## Task prompt
Give back the full material, exactly as it reads.

━━━━━ Data section ━━━━━

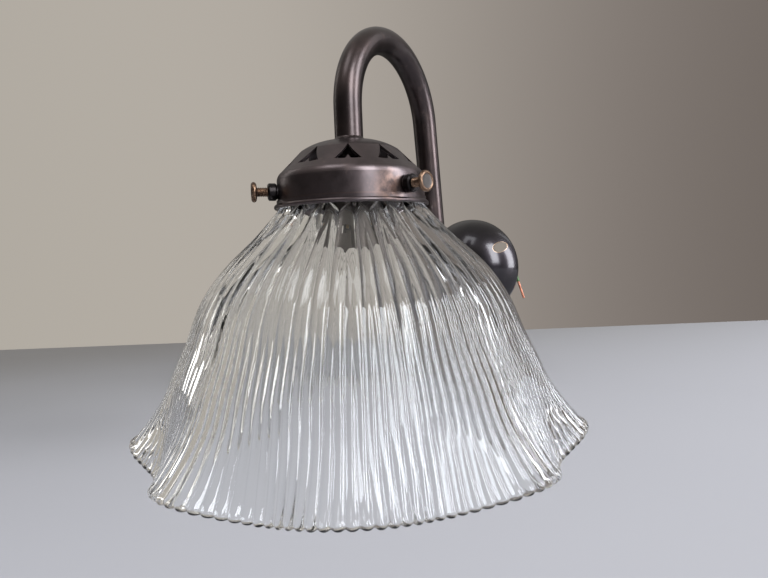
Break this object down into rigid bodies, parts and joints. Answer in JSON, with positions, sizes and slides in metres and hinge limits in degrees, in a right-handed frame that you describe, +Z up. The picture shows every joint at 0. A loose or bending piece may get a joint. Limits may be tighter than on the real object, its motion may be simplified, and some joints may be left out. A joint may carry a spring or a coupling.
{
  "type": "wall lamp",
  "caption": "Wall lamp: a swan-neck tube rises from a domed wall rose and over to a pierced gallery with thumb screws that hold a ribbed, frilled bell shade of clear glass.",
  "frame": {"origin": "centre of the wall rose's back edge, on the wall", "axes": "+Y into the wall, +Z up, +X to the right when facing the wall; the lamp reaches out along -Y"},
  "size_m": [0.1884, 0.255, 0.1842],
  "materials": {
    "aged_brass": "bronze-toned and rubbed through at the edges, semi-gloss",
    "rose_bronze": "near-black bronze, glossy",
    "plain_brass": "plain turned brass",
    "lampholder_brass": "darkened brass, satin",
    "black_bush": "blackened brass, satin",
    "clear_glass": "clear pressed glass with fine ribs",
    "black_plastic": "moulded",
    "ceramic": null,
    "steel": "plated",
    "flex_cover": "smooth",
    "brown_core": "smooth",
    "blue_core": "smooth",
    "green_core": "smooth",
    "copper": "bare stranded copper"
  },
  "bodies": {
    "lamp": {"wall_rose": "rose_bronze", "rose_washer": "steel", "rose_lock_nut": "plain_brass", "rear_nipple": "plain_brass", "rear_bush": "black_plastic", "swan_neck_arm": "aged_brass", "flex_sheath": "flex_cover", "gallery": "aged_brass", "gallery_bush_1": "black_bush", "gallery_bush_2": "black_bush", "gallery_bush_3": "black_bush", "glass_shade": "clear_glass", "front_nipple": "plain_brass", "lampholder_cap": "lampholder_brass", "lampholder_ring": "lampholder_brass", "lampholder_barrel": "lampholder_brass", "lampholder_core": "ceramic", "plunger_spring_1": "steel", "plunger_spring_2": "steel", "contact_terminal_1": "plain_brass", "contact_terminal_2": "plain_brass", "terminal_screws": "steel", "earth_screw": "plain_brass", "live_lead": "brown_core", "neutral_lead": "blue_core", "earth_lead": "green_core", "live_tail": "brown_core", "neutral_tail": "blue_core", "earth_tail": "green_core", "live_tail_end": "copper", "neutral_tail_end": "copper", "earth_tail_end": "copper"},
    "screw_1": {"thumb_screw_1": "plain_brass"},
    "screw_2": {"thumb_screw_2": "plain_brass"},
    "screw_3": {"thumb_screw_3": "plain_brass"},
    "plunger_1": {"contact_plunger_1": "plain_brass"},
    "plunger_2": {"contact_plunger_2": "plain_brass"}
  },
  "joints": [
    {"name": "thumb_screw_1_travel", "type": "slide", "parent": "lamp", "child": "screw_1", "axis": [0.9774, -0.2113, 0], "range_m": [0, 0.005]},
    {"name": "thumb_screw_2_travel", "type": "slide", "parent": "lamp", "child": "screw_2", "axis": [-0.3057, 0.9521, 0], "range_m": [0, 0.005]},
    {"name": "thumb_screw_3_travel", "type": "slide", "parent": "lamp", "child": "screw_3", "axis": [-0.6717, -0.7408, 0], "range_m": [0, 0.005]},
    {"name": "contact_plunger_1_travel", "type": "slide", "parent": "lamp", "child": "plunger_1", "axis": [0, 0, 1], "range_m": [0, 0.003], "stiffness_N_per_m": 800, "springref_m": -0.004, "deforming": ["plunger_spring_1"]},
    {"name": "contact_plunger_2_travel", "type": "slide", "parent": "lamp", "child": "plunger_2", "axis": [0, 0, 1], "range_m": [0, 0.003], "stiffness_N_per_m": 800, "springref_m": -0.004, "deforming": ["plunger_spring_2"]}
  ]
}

━━━━━

## Expected answer
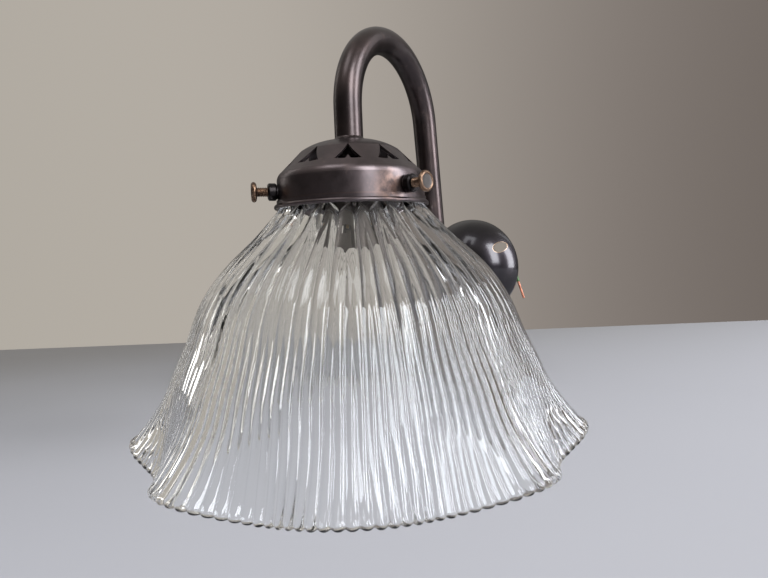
Break this object down into rigid bodies, parts and joints. Answer in JSON, with positions, sizes and slides in metres and hinge limits in degrees, in a right-handed frame that you describe, +Z up. The picture shows every joint at 0. A loose or bending piece may get a joint. Limits may be tighter than on the real object, its motion may be simplified, and some joints may be left out. A joint may carry a spring or a coupling.
{
  "type": "wall lamp",
  "caption": "Wall lamp: a swan-neck tube rises from a domed wall rose and over to a pierced gallery with thumb screws that hold a ribbed, frilled bell shade of clear glass.",
  "frame": {"origin": "centre of the wall rose's back edge, on the wall", "axes": "+Y into the wall, +Z up, +X to the right when facing the wall; the lamp reaches out along -Y"},
  "size_m": [0.1884, 0.255, 0.1842],
  "materials": {
    "aged_brass": "bronze-toned and rubbed through at the edges, semi-gloss",
    "rose_bronze": "near-black bronze, glossy",
    "plain_brass": "plain turned brass",
    "lampholder_brass": "darkened brass, satin",
    "black_bush": "blackened brass, satin",
    "clear_glass": "clear pressed glass with fine ribs",
    "black_plastic": "moulded",
    "ceramic": null,
    "steel": "plated",
    "flex_cover": "smooth",
    "brown_core": "smooth",
    "blue_core": "smooth",
    "green_core": "smooth",
    "copper": "bare stranded copper"
  },
  "bodies": {
    "lamp": {"wall_rose": "rose_bronze", "rose_washer": "steel", "rose_lock_nut": "plain_brass", "rear_nipple": "plain_brass", "rear_bush": "black_plastic", "swan_neck_arm": "aged_brass", "flex_sheath": "flex_cover", "gallery": "aged_brass", "gallery_bush_1": "black_bush", "gallery_bush_2": "black_bush", "gallery_bush_3": "black_bush", "glass_shade": "clear_glass", "front_nipple": "plain_brass", "lampholder_cap": "lampholder_brass", "lampholder_ring": "lampholder_brass", "lampholder_barrel": "lampholder_brass", "lampholder_core": "ceramic", "plunger_spring_1": "steel", "plunger_spring_2": "steel", "contact_terminal_1": "plain_brass", "contact_terminal_2": "plain_brass", "terminal_screws": "steel", "earth_screw": "plain_brass", "live_lead": "brown_core", "neutral_lead": "blue_core", "earth_lead": "green_core", "live_tail": "brown_core", "neutral_tail": "blue_core", "earth_tail": "green_core", "live_tail_end": "copper", "neutral_tail_end": "copper", "earth_tail_end": "copper"},
    "screw_1": {"thumb_screw_1": "plain_brass"},
    "screw_2": {"thumb_screw_2": "plain_brass"},
    "screw_3": {"thumb_screw_3": "plain_brass"},
    "plunger_1": {"contact_plunger_1": "plain_brass"},
    "plunger_2": {"contact_plunger_2": "plain_brass"}
  },
  "joints": [
    {"name": "thumb_screw_1_travel", "type": "slide", "parent": "lamp", "child": "screw_1", "axis": [0.9774, -0.2113, 0], "range_m": [0, 0.005]},
    {"name": "thumb_screw_2_travel", "type": "slide", "parent": "lamp", "child": "screw_2", "axis": [-0.3057, 0.9521, 0], "range_m": [0, 0.005]},
    {"name": "thumb_screw_3_travel", "type": "slide", "parent": "lamp", "child": "screw_3", "axis": [-0.6717, -0.7408, 0], "range_m": [0, 0.005]},
    {"name": "contact_plunger_1_travel", "type": "slide", "parent": "lamp", "child": "plunger_1", "axis": [0, 0, 1], "range_m": [0, 0.003], "stiffness_N_per_m": 800, "springref_m": -0.004, "deforming": ["plunger_spring_1"]},
    {"name": "contact_plunger_2_travel", "type": "slide", "parent": "lamp", "child": "plunger_2", "axis": [0, 0, 1], "range_m": [0, 0.003], "stiffness_N_per_m": 800, "springref_m": -0.004, "deforming": ["plunger_spring_2"]}
  ]
}